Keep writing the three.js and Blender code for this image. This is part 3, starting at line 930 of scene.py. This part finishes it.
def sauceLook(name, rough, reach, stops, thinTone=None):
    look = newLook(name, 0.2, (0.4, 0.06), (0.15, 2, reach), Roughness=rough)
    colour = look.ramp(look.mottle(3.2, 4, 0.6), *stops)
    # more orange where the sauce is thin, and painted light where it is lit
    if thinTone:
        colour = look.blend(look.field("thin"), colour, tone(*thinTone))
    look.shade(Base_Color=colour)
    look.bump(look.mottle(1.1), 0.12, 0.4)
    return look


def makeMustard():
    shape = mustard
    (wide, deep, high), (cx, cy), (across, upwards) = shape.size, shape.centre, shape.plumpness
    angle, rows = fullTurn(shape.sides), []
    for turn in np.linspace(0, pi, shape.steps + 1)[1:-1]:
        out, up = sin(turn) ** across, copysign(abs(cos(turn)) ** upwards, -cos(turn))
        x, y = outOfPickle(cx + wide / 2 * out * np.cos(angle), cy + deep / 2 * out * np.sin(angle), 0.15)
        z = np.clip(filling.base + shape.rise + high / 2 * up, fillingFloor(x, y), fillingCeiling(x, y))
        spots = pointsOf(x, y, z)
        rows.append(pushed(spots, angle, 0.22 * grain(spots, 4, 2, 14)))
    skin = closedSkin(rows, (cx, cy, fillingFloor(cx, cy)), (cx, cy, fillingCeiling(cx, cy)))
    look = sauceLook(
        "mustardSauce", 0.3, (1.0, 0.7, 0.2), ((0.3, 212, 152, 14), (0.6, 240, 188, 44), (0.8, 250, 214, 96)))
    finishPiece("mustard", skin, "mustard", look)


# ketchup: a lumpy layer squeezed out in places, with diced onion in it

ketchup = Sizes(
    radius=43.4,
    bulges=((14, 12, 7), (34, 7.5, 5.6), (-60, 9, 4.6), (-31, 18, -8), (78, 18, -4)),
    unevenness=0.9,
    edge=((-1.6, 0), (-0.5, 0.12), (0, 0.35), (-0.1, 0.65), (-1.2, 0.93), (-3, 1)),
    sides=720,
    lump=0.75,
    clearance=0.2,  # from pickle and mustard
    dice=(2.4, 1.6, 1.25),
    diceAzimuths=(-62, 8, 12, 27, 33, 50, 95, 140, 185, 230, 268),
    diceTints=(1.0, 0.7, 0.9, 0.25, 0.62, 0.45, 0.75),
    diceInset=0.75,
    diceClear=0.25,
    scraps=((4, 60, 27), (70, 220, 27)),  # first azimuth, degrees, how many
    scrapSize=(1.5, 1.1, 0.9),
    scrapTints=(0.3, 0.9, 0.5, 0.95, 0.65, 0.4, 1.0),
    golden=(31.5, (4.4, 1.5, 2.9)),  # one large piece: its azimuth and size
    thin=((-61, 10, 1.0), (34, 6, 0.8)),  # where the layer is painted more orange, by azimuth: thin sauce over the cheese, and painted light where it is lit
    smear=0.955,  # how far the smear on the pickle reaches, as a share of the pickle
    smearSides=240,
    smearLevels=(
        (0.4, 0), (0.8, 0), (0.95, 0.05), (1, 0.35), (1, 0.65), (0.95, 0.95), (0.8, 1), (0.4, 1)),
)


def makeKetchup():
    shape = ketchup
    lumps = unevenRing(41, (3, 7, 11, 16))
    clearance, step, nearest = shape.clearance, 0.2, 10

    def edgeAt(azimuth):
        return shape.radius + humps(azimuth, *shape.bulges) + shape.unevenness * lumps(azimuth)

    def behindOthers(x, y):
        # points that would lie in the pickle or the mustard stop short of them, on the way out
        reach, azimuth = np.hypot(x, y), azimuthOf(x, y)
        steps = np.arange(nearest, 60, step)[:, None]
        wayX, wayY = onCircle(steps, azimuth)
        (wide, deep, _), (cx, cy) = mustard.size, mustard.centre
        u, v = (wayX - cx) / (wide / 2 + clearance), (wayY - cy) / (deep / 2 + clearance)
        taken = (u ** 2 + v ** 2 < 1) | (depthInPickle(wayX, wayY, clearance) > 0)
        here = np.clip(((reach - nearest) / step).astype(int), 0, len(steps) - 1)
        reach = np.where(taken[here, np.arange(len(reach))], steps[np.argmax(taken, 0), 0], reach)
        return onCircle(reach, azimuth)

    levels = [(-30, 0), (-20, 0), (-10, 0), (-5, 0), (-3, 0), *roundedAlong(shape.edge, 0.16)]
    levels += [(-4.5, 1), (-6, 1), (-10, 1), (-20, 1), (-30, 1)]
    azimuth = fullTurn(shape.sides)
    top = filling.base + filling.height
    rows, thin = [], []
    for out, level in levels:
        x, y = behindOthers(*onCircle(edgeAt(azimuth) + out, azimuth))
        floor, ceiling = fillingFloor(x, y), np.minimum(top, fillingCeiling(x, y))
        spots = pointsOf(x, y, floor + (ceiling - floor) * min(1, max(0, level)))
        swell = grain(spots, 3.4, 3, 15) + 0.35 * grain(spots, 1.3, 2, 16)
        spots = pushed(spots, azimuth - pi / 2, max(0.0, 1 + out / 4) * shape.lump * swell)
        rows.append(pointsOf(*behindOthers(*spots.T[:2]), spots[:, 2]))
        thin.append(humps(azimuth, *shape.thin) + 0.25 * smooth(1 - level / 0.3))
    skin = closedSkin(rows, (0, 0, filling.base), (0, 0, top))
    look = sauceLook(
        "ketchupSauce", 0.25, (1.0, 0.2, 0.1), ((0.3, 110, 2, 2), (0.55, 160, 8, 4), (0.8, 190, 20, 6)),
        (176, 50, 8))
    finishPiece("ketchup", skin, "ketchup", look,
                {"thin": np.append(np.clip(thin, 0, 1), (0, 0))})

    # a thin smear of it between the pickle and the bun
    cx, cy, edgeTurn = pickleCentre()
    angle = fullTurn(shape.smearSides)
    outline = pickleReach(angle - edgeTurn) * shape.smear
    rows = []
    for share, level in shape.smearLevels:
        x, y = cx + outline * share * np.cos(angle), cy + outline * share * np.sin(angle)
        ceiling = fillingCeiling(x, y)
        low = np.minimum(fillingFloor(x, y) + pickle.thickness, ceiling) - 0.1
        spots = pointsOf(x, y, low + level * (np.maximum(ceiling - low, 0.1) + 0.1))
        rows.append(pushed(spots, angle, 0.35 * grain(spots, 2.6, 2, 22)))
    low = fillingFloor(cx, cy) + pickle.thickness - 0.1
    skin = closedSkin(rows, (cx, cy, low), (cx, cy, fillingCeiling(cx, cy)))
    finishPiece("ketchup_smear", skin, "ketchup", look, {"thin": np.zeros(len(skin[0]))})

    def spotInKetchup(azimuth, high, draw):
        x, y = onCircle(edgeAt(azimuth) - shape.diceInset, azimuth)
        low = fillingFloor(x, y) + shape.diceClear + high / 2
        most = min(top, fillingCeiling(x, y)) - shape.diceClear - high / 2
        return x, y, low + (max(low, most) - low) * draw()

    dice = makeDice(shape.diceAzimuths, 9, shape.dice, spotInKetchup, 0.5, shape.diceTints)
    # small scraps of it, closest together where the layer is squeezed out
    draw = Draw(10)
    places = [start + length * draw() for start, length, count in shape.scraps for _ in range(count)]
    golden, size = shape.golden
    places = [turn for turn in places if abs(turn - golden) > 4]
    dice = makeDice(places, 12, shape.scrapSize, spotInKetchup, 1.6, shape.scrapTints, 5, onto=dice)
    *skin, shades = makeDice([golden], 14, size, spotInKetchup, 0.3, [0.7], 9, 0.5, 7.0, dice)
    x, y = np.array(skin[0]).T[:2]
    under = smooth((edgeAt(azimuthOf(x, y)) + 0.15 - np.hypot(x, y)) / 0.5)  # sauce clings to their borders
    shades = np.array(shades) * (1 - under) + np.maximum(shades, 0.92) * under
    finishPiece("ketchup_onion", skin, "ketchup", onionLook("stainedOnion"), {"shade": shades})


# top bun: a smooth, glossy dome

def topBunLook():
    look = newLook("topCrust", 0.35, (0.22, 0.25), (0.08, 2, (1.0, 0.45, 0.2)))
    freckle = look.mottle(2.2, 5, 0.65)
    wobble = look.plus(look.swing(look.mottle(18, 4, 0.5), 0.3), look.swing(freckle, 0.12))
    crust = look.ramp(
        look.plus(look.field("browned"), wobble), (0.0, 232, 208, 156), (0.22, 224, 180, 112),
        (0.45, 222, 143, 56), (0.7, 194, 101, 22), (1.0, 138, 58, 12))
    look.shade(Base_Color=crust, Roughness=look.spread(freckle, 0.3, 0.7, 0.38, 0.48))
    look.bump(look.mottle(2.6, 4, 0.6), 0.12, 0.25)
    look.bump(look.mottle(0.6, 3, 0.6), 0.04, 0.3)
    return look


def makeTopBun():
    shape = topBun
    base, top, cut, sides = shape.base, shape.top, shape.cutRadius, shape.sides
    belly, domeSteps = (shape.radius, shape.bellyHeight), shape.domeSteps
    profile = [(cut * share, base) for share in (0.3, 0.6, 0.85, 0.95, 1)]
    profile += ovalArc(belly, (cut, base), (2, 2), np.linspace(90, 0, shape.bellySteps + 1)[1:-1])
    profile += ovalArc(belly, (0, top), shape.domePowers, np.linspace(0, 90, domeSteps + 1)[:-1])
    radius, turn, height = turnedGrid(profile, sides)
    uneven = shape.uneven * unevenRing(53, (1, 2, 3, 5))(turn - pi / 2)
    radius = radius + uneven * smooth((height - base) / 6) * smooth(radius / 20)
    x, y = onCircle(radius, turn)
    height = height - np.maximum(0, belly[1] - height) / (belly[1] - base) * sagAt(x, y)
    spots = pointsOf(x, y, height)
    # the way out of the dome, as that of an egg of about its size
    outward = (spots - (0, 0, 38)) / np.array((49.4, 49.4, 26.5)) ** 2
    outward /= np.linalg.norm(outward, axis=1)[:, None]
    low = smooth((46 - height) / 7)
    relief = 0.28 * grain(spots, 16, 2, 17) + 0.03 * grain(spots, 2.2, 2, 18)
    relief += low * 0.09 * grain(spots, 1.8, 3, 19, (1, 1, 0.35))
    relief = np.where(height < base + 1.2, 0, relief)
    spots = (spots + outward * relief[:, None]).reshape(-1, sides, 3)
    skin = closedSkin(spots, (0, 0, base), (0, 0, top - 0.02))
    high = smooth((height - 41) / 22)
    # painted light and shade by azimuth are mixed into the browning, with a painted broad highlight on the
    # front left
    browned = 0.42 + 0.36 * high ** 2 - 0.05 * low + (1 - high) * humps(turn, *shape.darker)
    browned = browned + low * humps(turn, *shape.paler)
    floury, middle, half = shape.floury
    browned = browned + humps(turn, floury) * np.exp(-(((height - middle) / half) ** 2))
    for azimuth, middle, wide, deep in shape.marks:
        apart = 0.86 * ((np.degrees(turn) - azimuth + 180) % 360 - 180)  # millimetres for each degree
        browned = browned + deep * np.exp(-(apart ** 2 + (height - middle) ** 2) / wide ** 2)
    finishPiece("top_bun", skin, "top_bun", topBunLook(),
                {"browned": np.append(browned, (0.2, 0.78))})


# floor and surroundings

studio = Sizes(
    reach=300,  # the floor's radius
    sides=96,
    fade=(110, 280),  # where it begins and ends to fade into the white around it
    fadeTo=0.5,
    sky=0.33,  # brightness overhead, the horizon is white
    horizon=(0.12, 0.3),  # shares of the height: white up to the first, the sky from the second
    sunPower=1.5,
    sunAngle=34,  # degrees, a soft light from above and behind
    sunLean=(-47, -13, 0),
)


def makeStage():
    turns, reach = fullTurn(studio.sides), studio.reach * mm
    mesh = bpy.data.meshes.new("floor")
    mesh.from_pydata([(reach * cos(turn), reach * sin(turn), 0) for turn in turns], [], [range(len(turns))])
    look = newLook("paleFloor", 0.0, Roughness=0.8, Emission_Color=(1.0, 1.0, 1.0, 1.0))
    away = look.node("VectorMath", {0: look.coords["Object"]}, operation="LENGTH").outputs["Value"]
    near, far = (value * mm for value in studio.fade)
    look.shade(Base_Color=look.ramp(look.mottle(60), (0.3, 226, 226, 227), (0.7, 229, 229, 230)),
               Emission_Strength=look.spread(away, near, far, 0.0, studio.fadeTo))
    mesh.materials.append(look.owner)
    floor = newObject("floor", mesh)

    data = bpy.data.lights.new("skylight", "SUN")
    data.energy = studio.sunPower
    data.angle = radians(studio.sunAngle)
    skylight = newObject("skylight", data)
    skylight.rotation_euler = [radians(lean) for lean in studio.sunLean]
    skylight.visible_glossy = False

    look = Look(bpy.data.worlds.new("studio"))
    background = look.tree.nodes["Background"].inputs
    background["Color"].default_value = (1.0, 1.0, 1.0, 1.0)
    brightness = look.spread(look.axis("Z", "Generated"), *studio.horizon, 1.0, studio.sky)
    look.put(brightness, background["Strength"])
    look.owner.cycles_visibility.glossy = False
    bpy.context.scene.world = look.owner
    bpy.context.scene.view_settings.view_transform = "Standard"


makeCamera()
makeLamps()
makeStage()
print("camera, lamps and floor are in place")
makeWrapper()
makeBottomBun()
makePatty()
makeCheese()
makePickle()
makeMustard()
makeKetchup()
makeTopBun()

----------

*TASK STATEMENT*. Extract the lines above, from the first one through the one containing "# ketchup: a", and return only those, unchanged.

*RESULT FOR THIS EXERCISE*.
Keep writing the three.js and Blender code for this image. This is part 3, starting at line 930 of scene.py. This part finishes it.
def sauceLook(name, rough, reach, stops, thinTone=None):
    look = newLook(name, 0.2, (0.4, 0.06), (0.15, 2, reach), Roughness=rough)
    colour = look.ramp(look.mottle(3.2, 4, 0.6), *stops)
    # more orange where the sauce is thin, and painted light where it is lit
    if thinTone:
        colour = look.blend(look.field("thin"), colour, tone(*thinTone))
    look.shade(Base_Color=colour)
    look.bump(look.mottle(1.1), 0.12, 0.4)
    return look


def makeMustard():
    shape = mustard
    (wide, deep, high), (cx, cy), (across, upwards) = shape.size, shape.centre, shape.plumpness
    angle, rows = fullTurn(shape.sides), []
    for turn in np.linspace(0, pi, shape.steps + 1)[1:-1]:
        out, up = sin(turn) ** across, copysign(abs(cos(turn)) ** upwards, -cos(turn))
        x, y = outOfPickle(cx + wide / 2 * out * np.cos(angle), cy + deep / 2 * out * np.sin(angle), 0.15)
        z = np.clip(filling.base + shape.rise + high / 2 * up, fillingFloor(x, y), fillingCeiling(x, y))
        spots = pointsOf(x, y, z)
        rows.append(pushed(spots, angle, 0.22 * grain(spots, 4, 2, 14)))
    skin = closedSkin(rows, (cx, cy, fillingFloor(cx, cy)), (cx, cy, fillingCeiling(cx, cy)))
    look = sauceLook(
        "mustardSauce", 0.3, (1.0, 0.7, 0.2), ((0.3, 212, 152, 14), (0.6, 240, 188, 44), (0.8, 250, 214, 96)))
    finishPiece("mustard", skin, "mustard", look)


# ketchup: a lumpy layer squeezed out in places, with diced onion in it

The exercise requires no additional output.